Время от времени нас по ночам выгоняли из барака для «шмона», Так на воровском жаргоне называют обыск. Нас выстраивают рядами, у наших ног лежат «вещи», т.е. то жалкое, что еще не украдено уголовниками и не изъято обслугой или охранниками. Мне до сих пор непонятно, что искала обслуга и охрана в эти ночные построения заключенных. Они заставляли развертывать на земле наши узелки и мешки, внимательно разглядывая их содержимое.

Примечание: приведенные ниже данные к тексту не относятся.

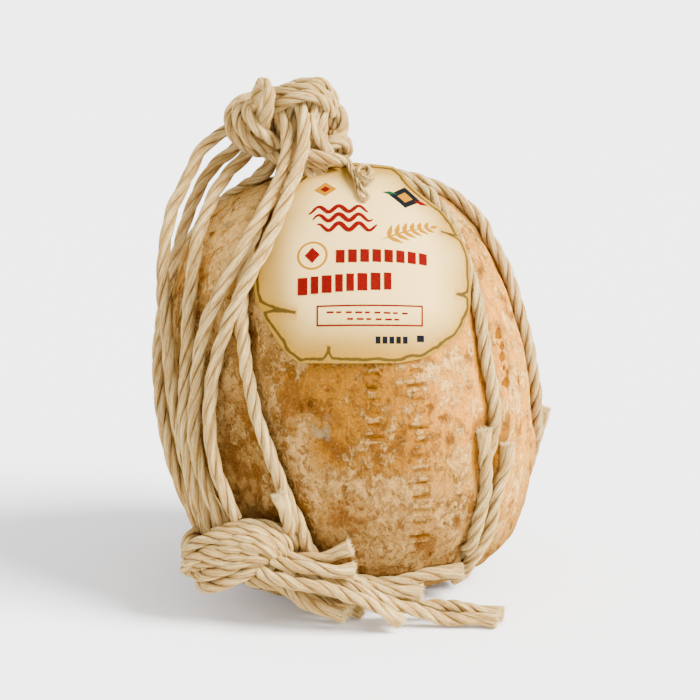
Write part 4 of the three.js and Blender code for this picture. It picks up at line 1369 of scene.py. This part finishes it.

Но что было особенно интересно для меня, это то, как тщательно наши «ревизоры» обходили и не осматривали две матрацные наволоки, до верху набитые вещами и стоящие рядом с Сашкой Питерским, а по-христиански — Александром Лаптухиным, ленинградским, если угодно, петербургским, вором «в законе». Около этих больших мешков стояли его «шестерки», т.е. воры помельче, его воровские лакеи. Вероятно Питерский был настолько «друг народа» и настолько пользовался авторитетом, что его не тревожила ни обслуга лагеря, ни охрана. А нас, врагов народа» в военной форме особенно придирчиво обыскивали, и в одно из таких «ночных бдений», когда мы трое — я, Орлан и Быков стояли рядом, к нам подошел конвоир с винтовкой и, глядя на гимнастерку Орлана с блестящими командирскими пуговицами, произнес: «Пуговички, командирские, командир, значит», — и рванул пуговицу вместе с карманом на левой стороне гимнастерки. Быков мгновенно вырвал у него из руки винтовку, Орлан сильно его ударил, а я подставил ему ногу, т.е. дал подножку, и конвоир грохнулся на землю. «Ну, это смерть, — подумал я. — Сейчас нас перестреляют». Быков с решительным видом держал винтовку наперевес. Среди охраны возникло движение, возгласы. На наше счастье появился командир охраны, а может начальник лагеря. Орлан спокойно взял винтовку из рук Быкова и, обратившись, как принято у военных, к этому начальнику вручил ему винтовку и объяснил ситуацию. Начальник выслушал нас, увидел наполовину оторванный карман у гимнастерки Орлана, остановил свой взгляд на моем летном шлеме и, повернувшись к столпившейся «псарне», виноват, охране, рявкнул: «Прекратить издеваться над бывшими военнослужащими». Так закончилась эта памятная мне ночь.